■ **WHAT IS ASKED**:
In the records below, find the line containing "for (s = [-1, 1]) translate([0, s" and the line containing "in zip(tee_low, tee_high)])"; please repeat exactly the lines from one to the other, both included, and nothing more.

■ **MATERIAL PROVIDED**:

______

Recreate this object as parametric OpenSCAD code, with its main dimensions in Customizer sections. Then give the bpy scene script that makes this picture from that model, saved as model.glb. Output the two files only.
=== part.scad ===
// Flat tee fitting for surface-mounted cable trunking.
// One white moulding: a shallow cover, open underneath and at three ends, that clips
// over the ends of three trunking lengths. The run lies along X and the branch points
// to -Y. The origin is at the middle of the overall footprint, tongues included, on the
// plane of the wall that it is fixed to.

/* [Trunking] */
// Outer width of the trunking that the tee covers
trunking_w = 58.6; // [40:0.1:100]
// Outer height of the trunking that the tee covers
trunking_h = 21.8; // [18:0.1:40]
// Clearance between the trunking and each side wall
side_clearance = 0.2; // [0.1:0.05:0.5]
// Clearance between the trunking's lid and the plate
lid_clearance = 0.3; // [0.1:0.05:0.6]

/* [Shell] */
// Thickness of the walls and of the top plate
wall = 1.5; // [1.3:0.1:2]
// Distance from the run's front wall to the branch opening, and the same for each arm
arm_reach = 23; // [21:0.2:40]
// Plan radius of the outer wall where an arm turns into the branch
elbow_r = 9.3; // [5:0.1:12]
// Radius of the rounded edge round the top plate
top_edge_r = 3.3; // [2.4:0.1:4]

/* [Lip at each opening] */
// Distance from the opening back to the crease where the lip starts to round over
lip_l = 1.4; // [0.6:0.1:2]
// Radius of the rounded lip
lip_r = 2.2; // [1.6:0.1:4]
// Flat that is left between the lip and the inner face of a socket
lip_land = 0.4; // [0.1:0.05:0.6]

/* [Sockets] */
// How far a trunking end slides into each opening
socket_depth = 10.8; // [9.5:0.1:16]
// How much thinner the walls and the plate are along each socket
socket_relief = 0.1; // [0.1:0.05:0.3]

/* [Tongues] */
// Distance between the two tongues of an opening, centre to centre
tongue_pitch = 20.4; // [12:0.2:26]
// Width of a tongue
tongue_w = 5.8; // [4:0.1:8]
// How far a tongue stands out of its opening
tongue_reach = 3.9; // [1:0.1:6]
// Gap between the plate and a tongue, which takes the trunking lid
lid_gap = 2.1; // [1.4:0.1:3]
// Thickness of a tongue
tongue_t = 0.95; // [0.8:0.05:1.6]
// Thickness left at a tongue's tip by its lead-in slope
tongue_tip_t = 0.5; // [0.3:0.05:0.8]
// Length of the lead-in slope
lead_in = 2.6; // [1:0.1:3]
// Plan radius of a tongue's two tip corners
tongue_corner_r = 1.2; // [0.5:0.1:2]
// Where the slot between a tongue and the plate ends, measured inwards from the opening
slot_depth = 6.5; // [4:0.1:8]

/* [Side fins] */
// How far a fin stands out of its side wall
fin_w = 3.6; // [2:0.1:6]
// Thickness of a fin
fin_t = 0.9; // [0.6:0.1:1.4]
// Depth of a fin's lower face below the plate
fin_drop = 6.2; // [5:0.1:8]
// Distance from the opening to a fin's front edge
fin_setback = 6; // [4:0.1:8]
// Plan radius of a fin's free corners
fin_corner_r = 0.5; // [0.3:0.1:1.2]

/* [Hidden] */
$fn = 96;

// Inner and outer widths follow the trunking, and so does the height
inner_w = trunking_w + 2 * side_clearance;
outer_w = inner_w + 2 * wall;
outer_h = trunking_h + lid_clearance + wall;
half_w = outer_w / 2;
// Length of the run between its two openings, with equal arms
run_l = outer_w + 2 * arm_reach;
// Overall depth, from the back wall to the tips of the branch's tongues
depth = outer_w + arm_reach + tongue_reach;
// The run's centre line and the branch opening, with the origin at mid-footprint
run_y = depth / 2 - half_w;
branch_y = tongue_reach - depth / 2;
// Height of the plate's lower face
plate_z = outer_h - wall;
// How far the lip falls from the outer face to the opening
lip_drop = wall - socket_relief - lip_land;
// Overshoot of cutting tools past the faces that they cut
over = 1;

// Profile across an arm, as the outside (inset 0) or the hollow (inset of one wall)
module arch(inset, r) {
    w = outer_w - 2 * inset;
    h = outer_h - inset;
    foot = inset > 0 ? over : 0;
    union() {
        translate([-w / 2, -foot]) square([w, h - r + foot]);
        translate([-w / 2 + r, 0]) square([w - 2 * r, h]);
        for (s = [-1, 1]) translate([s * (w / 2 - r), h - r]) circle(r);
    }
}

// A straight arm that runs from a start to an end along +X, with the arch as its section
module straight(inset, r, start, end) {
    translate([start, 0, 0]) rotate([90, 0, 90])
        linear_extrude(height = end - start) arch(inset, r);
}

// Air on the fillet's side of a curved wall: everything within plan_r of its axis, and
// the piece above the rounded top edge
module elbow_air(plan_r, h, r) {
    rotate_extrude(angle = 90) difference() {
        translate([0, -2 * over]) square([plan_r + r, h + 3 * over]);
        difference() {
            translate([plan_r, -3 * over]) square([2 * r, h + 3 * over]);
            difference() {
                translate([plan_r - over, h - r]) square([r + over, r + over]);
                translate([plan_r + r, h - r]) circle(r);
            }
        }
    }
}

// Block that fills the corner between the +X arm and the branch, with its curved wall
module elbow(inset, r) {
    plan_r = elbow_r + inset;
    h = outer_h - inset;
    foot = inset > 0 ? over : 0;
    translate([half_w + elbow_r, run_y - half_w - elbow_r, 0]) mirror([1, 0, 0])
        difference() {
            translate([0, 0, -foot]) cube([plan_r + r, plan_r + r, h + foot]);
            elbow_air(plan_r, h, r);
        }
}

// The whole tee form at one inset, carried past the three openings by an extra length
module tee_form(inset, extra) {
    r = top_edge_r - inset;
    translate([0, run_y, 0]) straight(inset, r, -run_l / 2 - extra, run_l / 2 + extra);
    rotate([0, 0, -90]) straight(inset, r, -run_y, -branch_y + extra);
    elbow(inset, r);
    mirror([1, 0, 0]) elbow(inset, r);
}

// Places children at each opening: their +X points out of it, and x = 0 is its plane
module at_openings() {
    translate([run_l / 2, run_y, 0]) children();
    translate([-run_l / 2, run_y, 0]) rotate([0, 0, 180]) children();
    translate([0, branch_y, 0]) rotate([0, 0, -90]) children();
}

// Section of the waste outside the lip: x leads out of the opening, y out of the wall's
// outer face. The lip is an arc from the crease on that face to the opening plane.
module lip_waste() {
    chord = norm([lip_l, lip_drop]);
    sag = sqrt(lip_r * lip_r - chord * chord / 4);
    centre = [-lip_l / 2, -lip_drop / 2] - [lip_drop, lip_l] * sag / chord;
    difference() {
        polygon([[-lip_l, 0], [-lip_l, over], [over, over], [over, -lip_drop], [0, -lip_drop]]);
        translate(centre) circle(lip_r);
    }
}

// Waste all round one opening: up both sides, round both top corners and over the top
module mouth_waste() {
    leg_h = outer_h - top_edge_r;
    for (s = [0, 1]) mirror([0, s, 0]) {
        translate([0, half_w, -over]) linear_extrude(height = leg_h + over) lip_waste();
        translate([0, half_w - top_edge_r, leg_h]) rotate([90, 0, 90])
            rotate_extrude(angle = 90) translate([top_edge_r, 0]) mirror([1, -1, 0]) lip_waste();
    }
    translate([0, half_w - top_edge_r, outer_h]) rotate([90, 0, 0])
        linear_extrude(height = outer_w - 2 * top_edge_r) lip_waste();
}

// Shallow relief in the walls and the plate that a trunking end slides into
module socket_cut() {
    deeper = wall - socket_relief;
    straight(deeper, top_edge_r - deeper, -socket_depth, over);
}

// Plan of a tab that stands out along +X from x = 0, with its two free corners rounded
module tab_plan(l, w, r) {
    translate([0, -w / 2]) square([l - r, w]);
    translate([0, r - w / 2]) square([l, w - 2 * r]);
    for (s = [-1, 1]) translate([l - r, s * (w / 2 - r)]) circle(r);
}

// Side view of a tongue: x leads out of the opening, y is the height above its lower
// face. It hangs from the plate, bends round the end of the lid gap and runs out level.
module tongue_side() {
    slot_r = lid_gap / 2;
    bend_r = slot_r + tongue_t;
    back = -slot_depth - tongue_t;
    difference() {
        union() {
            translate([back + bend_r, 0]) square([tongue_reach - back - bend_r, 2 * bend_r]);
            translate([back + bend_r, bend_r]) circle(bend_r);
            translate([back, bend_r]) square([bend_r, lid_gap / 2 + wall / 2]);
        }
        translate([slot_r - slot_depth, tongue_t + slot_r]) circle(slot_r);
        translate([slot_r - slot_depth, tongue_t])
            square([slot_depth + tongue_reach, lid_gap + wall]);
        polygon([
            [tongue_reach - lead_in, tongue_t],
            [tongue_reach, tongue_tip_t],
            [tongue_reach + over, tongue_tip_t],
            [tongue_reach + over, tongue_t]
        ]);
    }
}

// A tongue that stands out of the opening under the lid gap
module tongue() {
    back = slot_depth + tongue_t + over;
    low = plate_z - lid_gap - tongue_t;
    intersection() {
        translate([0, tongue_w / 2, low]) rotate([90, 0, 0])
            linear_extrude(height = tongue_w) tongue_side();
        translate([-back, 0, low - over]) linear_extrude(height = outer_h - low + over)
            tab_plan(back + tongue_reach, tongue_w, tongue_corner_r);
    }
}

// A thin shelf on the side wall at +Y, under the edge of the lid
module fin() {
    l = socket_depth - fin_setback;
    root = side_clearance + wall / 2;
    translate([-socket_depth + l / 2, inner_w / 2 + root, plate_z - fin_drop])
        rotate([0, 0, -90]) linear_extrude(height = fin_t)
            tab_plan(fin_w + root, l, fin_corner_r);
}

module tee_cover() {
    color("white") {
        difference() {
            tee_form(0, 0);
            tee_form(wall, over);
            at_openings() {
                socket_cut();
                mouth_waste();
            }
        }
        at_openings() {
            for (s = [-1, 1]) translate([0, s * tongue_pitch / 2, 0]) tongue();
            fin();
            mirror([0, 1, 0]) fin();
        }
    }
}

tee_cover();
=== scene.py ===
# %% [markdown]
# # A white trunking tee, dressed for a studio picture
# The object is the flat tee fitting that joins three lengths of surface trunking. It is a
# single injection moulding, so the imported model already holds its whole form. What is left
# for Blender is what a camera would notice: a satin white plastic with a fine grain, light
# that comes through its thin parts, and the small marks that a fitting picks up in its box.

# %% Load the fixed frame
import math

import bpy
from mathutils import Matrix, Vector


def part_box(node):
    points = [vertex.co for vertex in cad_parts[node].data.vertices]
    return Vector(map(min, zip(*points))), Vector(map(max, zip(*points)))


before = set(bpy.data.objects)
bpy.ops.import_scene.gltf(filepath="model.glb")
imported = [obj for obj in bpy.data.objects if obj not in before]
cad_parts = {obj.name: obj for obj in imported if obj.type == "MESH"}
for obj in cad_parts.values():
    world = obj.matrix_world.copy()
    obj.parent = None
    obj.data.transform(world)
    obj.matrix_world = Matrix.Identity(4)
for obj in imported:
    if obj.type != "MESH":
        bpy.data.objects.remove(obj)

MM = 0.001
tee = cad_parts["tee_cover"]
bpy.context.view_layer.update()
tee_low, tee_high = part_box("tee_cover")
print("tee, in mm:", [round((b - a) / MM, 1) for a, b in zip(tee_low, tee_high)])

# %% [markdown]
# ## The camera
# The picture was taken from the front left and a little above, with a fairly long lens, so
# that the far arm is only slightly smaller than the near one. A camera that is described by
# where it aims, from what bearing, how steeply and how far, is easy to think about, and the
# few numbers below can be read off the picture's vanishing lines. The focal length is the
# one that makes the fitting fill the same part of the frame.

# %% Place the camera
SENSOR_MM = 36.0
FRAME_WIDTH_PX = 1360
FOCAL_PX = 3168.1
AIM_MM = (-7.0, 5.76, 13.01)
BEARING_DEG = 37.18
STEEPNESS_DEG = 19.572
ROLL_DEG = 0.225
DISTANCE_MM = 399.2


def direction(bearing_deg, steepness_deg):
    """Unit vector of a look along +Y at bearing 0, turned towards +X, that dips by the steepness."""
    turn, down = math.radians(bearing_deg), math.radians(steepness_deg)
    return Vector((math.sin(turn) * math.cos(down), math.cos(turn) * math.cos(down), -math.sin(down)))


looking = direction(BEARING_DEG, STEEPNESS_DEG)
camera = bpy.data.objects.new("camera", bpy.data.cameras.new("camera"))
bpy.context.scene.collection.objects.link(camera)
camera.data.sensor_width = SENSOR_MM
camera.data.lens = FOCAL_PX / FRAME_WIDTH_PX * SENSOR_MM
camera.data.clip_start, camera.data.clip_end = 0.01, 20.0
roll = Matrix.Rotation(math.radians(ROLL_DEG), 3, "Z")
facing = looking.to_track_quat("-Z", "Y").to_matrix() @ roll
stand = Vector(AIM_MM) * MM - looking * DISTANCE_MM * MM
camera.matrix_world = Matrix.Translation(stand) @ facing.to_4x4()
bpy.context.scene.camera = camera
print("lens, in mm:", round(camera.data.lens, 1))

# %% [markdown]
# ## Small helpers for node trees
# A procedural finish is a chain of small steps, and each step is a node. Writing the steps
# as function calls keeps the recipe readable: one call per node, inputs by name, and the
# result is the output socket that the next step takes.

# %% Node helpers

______

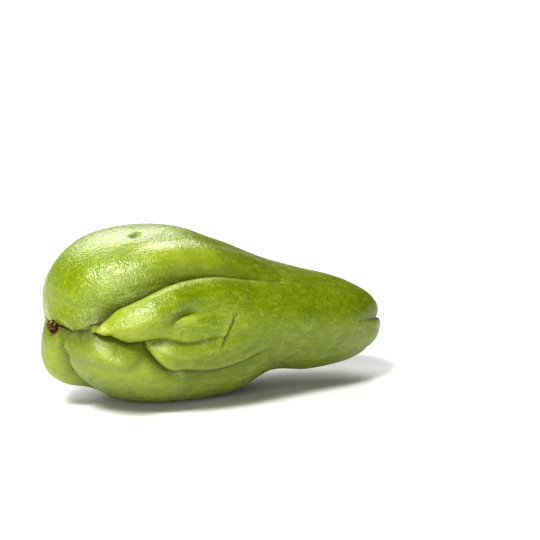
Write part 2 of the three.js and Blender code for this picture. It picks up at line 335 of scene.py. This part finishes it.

______

■ **COMPLETE OUTPUT**:
            for (s = [-1, 1]) translate([0, s * tongue_pitch / 2, 0]) tongue();
            fin();
            mirror([0, 1, 0]) fin();
        }
    }
}

tee_cover();
=== scene.py ===
# %% [markdown]
# # A white trunking tee, dressed for a studio picture
# The object is the flat tee fitting that joins three lengths of surface trunking. It is a
# single injection moulding, so the imported model already holds its whole form. What is left
# for Blender is what a camera would notice: a satin white plastic with a fine grain, light
# that comes through its thin parts, and the small marks that a fitting picks up in its box.

# %% Load the fixed frame
import math

import bpy
from mathutils import Matrix, Vector


def part_box(node):
    points = [vertex.co for vertex in cad_parts[node].data.vertices]
    return Vector(map(min, zip(*points))), Vector(map(max, zip(*points)))


before = set(bpy.data.objects)
bpy.ops.import_scene.gltf(filepath="model.glb")
imported = [obj for obj in bpy.data.objects if obj not in before]
cad_parts = {obj.name: obj for obj in imported if obj.type == "MESH"}
for obj in cad_parts.values():
    world = obj.matrix_world.copy()
    obj.parent = None
    obj.data.transform(world)
    obj.matrix_world = Matrix.Identity(4)
for obj in imported:
    if obj.type != "MESH":
        bpy.data.objects.remove(obj)

MM = 0.001
tee = cad_parts["tee_cover"]
bpy.context.view_layer.update()
tee_low, tee_high = part_box("tee_cover")
print("tee, in mm:", [round((b - a) / MM, 1) for a, b in zip(tee_low, tee_high)])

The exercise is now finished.